Ben;
Aşık oldum kendi çapımda. Değiştim, duruldum, ve
çıldırdım aynı anda. Ne konuşmak istedim, ne yazmak. Duyulmak istemedim,
anlaşılmaya yorulduğumdan. Benim ilk aşkım futboldu. İlk o kazık attı. Kazık
yemeden yaşamayı kim başarmış ki? Neticede hayat kazıklar bütünü. Yaşadıkça
sivrilen, sivrildikçe uyuşturan, uyuşturdukça keyif veren.
Türk futbolu bana, bize, cümlemize ihanet etti ve
etmekte. İyi de her ihanette vazgeçeceksek hayatta kalmanın manası ne?
O halde;
Gelin başlayalım konuşmaya yine ve yeniden. Duyan
olacak mı bilmem. O melankolik hikayeyi de anlatacağım size. Ama önce futbolla
başlayalım. Eskisi gibi. Çayınızı aldıysanız, çenemi açıyorum.
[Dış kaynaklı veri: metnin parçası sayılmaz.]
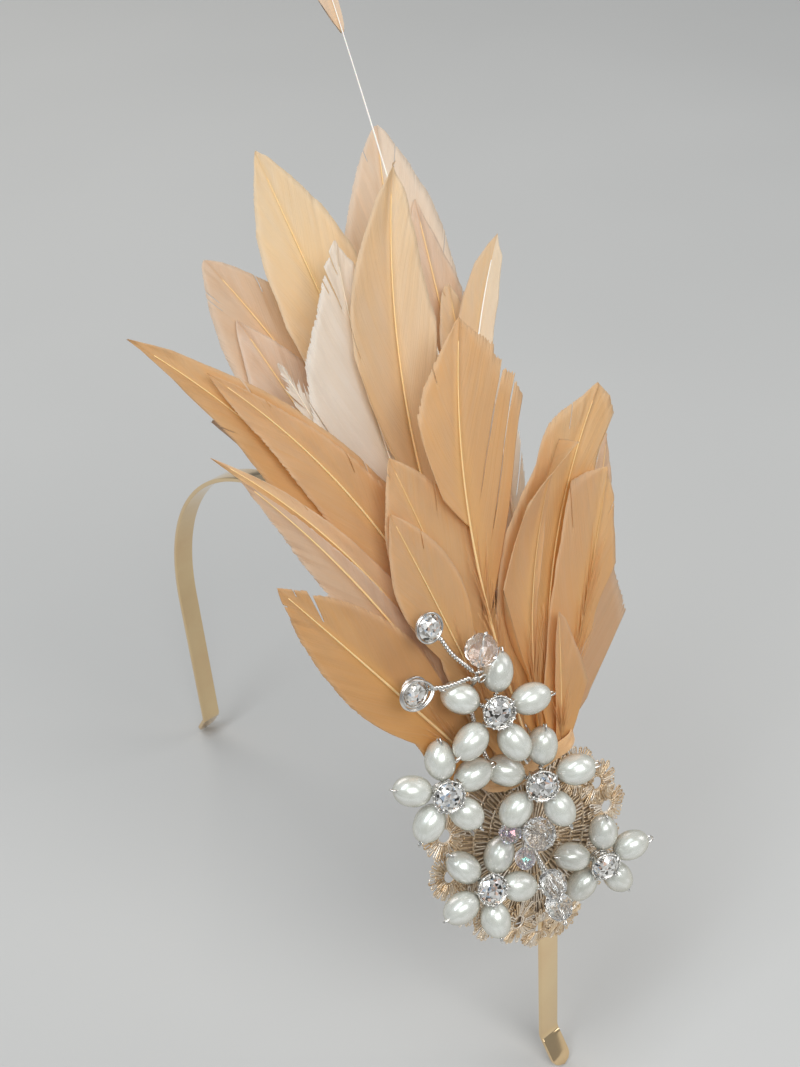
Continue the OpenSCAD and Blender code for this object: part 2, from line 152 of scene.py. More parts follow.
def frames_along(path, closed=False):
    """Tangent, normal and binormal at each point, carried along without twist."""
    t = np.gradient(path, axis=0)
    if closed:
        t = np.roll(path, -1, 0) - np.roll(path, 1, 0)
    t /= np.maximum(np.linalg.norm(t, axis=1, keepdims=True), 1e-9)
    ref = np.array([0, 0, 1.0]) if abs(t[0][2]) < 0.9 else np.array([1.0, 0, 0])
    n = np.zeros_like(t)
    n[0] = np.cross(t[0], ref)
    n[0] /= np.linalg.norm(n[0])
    for i in range(1, len(t)):
        v = n[i - 1] - t[i] * np.dot(n[i - 1], t[i])
        n[i] = v / max(np.linalg.norm(v), 1e-9)
    return t, n, np.cross(t, n)


def tube(shape, path, radius, sides=8, closed=False, slot=0, **attrs):
    """A round tube along the path, with capped ends unless it is closed."""
    path = np.asarray(path, float)
    n = len(path)
    radius = np.broadcast_to(np.asarray(radius, float), n)
    _, a, b = frames_along(path, closed)
    angle = np.arange(sides) * TAU / sides
    ring = (a[:, None] * np.cos(angle)[None, :, None] + b[:, None] * np.sin(angle)[None, :, None])
    verts = (path[:, None] + ring * radius[:, None, None]).reshape(-1, 3)
    faces = []
    for i in range(n if closed else n - 1):
        j = (i + 1) % n
        for k in range(sides):
            m = (k + 1) % sides
            faces.append((i * sides + k, i * sides + m, j * sides + m, j * sides + k))
    if not closed:
        faces.append(tuple(range(sides))[::-1])
        faces.append(tuple((n - 1) * sides + k for k in range(sides)))
    per_point = {key: np.repeat(np.broadcast_to(np.asarray(v, float), n), sides) for key, v in attrs.items()}
    shape.add(verts, faces, slot, **per_point)


def resample(path, step):
    path = np.asarray(path, float)
    length = np.concatenate([[0], np.cumsum(np.linalg.norm(np.diff(path, axis=0), axis=1))])
    count = max(2, int(length[-1] / step) + 1)
    at = np.linspace(0, length[-1], count)
    return np.stack([np.interp(at, length, path[:, k]) for k in range(3)], -1), at


def twisted(shape, points, strand=0.24, pitch=1.5, strands=2, slot=0, sides=6):
    """Wires twisted round each other along a path."""
    path, at = resample(smooth_path(points), pitch / 9)
    _, a, b = frames_along(path)
    for k in range(strands):
        turn = (at / pitch + k / strands) * TAU
        off = a * np.cos(turn)[:, None] + b * np.sin(turn)[:, None]
        tube(shape, path + off * strand * 0.92, strand, sides, slot=slot)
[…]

Karşımızda disiplini şiar edinmiş bir takım var. Belçika
futbolunun kükrediği dönemlerin panter kalecisi Preud’homme gençlerle yaşlıları
harmanlamış. Avrupa Ligi’nde 12 maç oynayıp hiç yenilmemiş bir takım kurmuş. Dengeliler
ve çalışkanlar. Modern futbolun modasına uyup 4-2-3-1 çıkıyorlar sahaya. Sondaki
1; Tom De Sutter. 1.92’lik bir kule. İşler yolunda gitmediğinde ceza sahasına
19 yaşındaki 1.96’lık Oulare dahil oluyor. Oulare değişik bir oyuncu. Oscar
Cardozo’ya benziyor. Sadece yüksekten değil, alçaktan da can yakabiliyor zira
düzgün ayaklara sahip. Onları besleyen Refealov takımın asist kralı. Araya
bırakmayı seviyor. Tam bir trequartista. Kadife bileklerinden soğuk kanlı paslar
fışkırıyor.
Bu yüzden liginde en çok gol
atan takım Brugge.
Arkada Mechele, De Fauw, Meunier, Duarte’den oluşan
top hırsızı bir 4’lü bulunuyor. Ortalama 2.6 top çalma ile Avrupa Ligi’nin en
hırsız savunmalarının başında geliyorlar.
Bu yüzden liginde
en az gol yiyen takım Brugge.
Ataklar genelde sol açık Gedoz ile şekilleniyor.
Kıvrak ve çabuk bir oyuncu. Serdar Kurtuluş’un beline kuvvet. Hiç riske girmeye
gerek yok at taca Serdar, yerleşelim.
Savunmadan oyun kuruyorlar. Kendi yarı sahalarında sık
pas yapıp rakibi hipnoz etmeyi seviyorlar. Müthiş avantaj. Beşiktaş, Arsenal’e,
Tottenham’a, Liverpool’a yaptığını yapıp önde bastığı takdirde –ki öyle
yapacaktır- Töre’ye ve Olcan’a fırsatlar çıkar. Orada bulacağımız 1 gol bile finalin
çeyreğine ortak olmamızı sağlar.
Onlardan daha sistemli, daha yetenekli ve daha kompakt
bir takımız. Evet Preud’homme’un dediği gibi Beşiktaş favori. Fakat “biz
Liverpool’u eledik Brugge kimmiş” düşüncesi tarihimize Rosenborg ve Valerenga
gibi bir hüsran koyar. Beşiktaş gibi çıkıp, yenip gelelim.